Monday 5 October 2009

Some Dombey Links

Interesting discussion in the class today about father-son relationships in culture, and the reason why they're so often mediated by death. Please add in the comments below any thoughts you had in seminar but didn't get round to saying, or any thoughts you've had since. (If you're having trouble commenting -- and I think you need a gmail or blogger account to do it -- email me the comments and I shall post them).

Here are a few things of interest re: Dombey and his relationship to his son.

David Lee Miller, 'Charles Dickens: a Dead Hand at a Baby', in Dreams of the Burning Child: Sacrificial Sons and the Father's Witness (Cornell University Press, 2003) Google books has most of this chapter, and some of the rest of the book.
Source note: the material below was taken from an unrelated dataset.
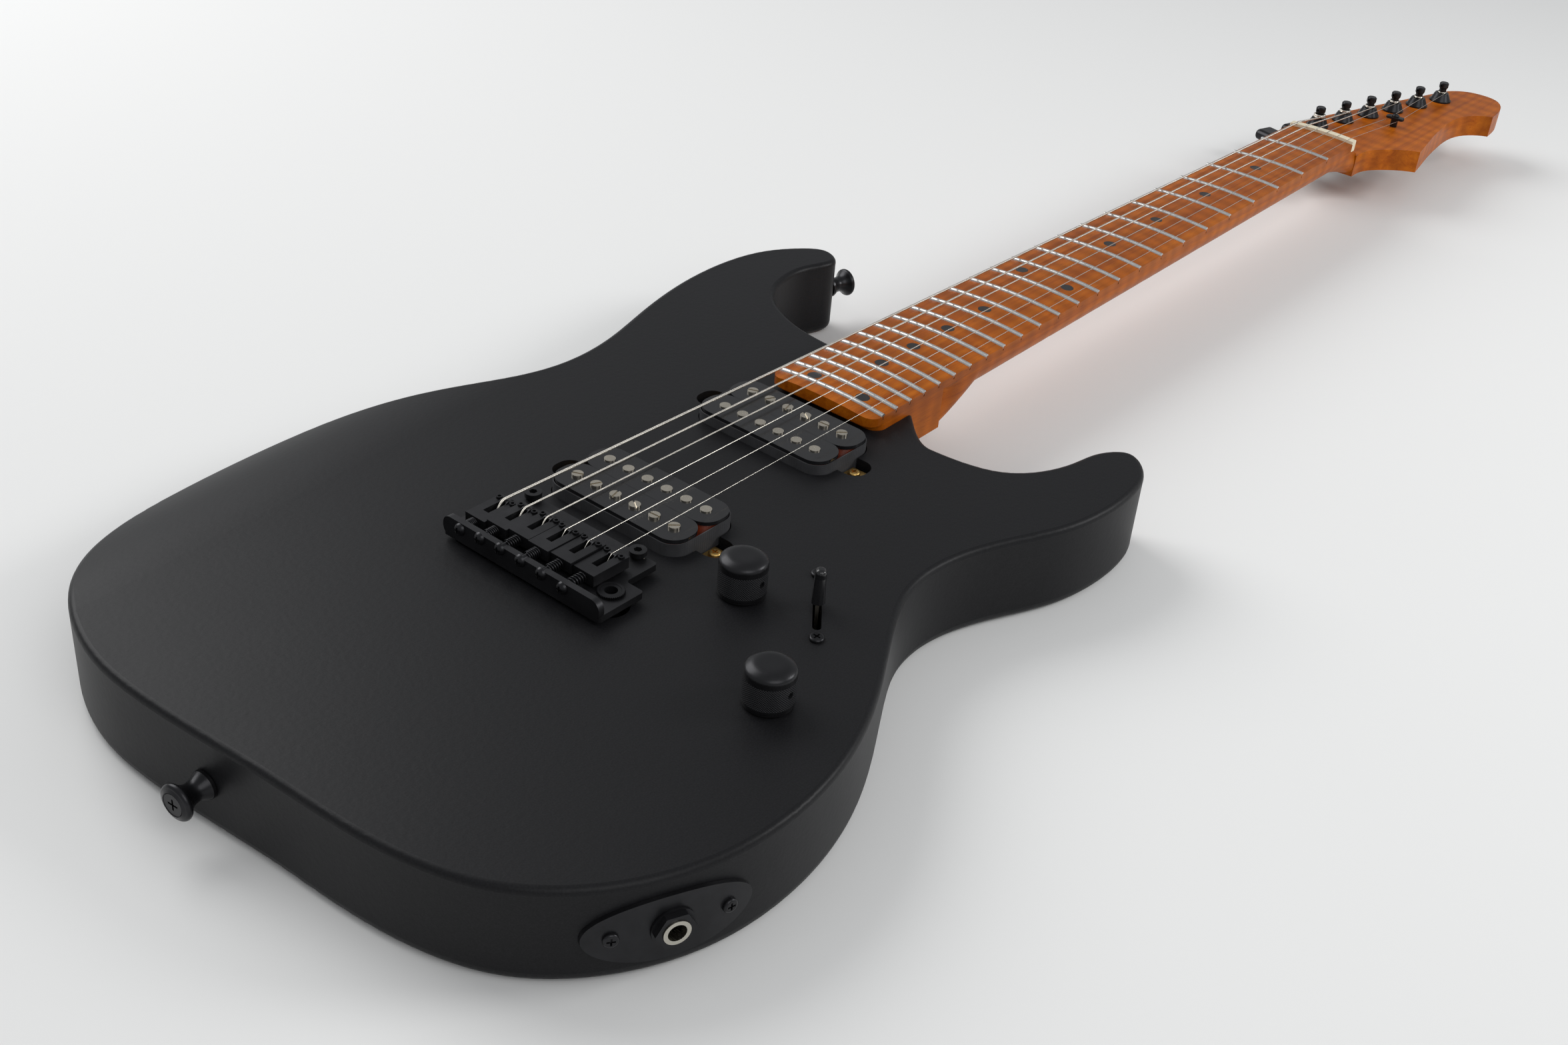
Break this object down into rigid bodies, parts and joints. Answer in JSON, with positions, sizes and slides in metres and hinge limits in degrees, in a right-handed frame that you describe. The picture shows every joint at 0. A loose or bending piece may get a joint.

This whole monograph is interesting, actually: Miller identifies what he calls 'the formal embarrassment of fatherhood's inability to represent itself' through the frequent and core cultural representation of common sacrifice as the bond between father and son: he looks at the Aeneid, Hamlet, The Winter's Tale and Dombey and Son.

Ian Milner, 'The Dickens Drama: Mr. Dombey', Nineteenth-Century Fiction, (Vol. 24, No. 4, The Charles Dickens Centennial Mar., 1970), pp. 477-487. [JSTOR] Interesting if slightly old fashioned article on the extent to which Dickens can successfully characterise Dombey without giving us any sense of his 'inner life'.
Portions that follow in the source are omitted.